Ethiopia today formally established a communist party to rule this ancient East African nation after 10 years of revolutionary upheaval and elected its military leader, Mengistu Haile Mariam, to the key post of party secretary general.
Known as the Workers Party of Ethiopia, it takes the country one step closer to the establishment of a "people's republic" modeled on those of Eastern Europe, a step Mengistu said is his next goal along with the writing of a new constitution.
Speaking after his election to the post of party secretary general, Mengistu pledged to work for the fulfillment of the party's goals of creating a socialist country and proclaimed the government's new slogan: "Revolutionary Ethiopia or death."
The Workers Party, the first political party of any kind in this country's history, joins only a handful of other Marxist-Leninist parties in Africa, the most prominent of which are in Angola and Mozambique.
The party's founding comes at the start of celebrations marking the 10th anniversary of the military's overthrow of emperor Haile Selassie, who was one of the closest allies of the United States in Africa.
The event highlights the change in the life of this nation in just one decade -- from a feudal monarchy with close ties to Washington to a procommunist state with equally strong links to Moscow.
For many observers, the main uncertainty of the five-day congress establishing the party was whether power really was shifted from the military to civilians or whether the officers who have been running this country for 10 years merely changed titles and hats.
Elected by the party's new 136-member Central Committee to its 11-man executive Politburo were six of Mengistu's closest military colleagues; only four civilians were chosen for positions in the top ruling body. This is, however, the first time any civilians have acceded to such high posts in this hitherto military-dominated government.
The apparent shift from military to civilian rule, which the Soviet Union has long been pushing, was also left somewhat blurred by the uncertain fate of the ruling Provisional Military Administrative Council.
So far as could be determined, the council was not formally dissolved, although its seven members are now the top leaders of the party and Politburo, making it unclear why both bodies are still needed. Some reports said the council would not be dissolved until Mengistu was convinced that the new party was functioning satisfactorily and not a threat to the military.
Ethiopia has been scarred from the inception of the revolution by a bitter and often bloody power struggle between the military and civilian "revolutionaries" that has left deep distrust and delayed for years the founding of the party.
The four civilians elected to the Politburo are Shimelis Mazengia, one of the country's chief Marxist ideologues and former editor of the party's official publication; Haile Yemanu, minister of industry; Emmanuel Amde Michael, minister of justice, and Alemu Abebe, a former mayor of Addis Ababa who was educated in the Soviet Union. All four have worked closely with the military for some years.

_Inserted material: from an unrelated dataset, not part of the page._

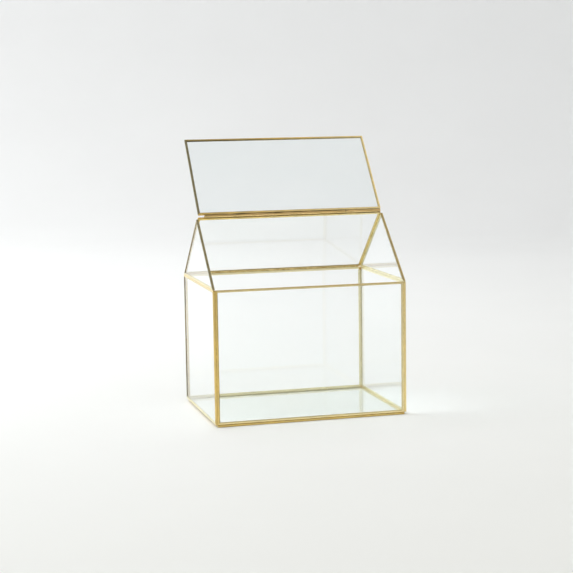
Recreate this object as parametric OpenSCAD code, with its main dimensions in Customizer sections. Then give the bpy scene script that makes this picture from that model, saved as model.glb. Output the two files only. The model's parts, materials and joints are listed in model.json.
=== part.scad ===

Despite the presence of four civilians on the Politburo, the military appeared to have maintained its tight control over the party through the large number of officers and ex-officers participating in the founding congress and elected to the top posts.
In addition to Mengistu, the top members of the Politburo are Fikre Selassie Wogderess, Fisseha Desta, Tesfaye Gebre-Kidan, Berhanu Bayih, Addis Tedla and Legesse Asfaw. All are military or ex-military men who were involved with Mengistu in engineering Haile Selassie's downfall in September 1974.
At least 24 high-ranking officers were named as full members of the Central Committee as well as 16 of the 64 alternates, many of them holding the rank of brigadier general.
At the same time, statistics published during the congress indicated that nearly 69 percent of the 1,999 selected delegates were either "men in uniform" or civil servants. Observers had the impression that half or more of the 1,742 delegates who actually attended were military men or police officials. Only 19 percent of the total number were workers and 12 percent peasants, demonstrating the distance Ethiopia still must travel to establish a real workers party -- its declared goal.
The new party, which has been in the process of being organized since early 1979, reportedly is to remain a small body with only between 30,000 and 50,000 members, at least in the first stage. Most of its 13,000 to 14,000 full-time officials were sent to the Soviet Union or East Germany for intensive ideological and organizational training, indicating the extent of East Bloc help in establishing the party.
The intention in forming a communist party modeled on those of Eastern Europe and having close ties with them was made clear in one congress slogan that said, "Our revolution is part and parcel of the world communist workers' movement."
The party's flag is similar to those of other communist countries, with a crossed hammer and sickle inside a yellow star in the upper left hand corner of an all-red flag.
At the end of the congress today, Ethiopians, together with observers from 75 mostly communist foreign delegtions, stood up to sing with gusto the communist Internationale. The chief Soviet delegate, Politburo member Grigory Romanov, indicated in a speech at the congress' closing that Moscow was pleased with the outcome and hailed Ethiopia's emulation of the Soviet model of party organization.
The congress was held in a new $45 million Finnish-built hall located across from the emperor's old palace where the military council has its offices.
To judge from the tight security measures here, the government was worried that some attempt might be made by its opponents, Eritrean or Tigrean secessinonists among others, to disrupt the proceedings. There were no reported incidents, however, and the congress apparently went off without a hitch with a party platform and a new 10-year economic development plan approved unanimously.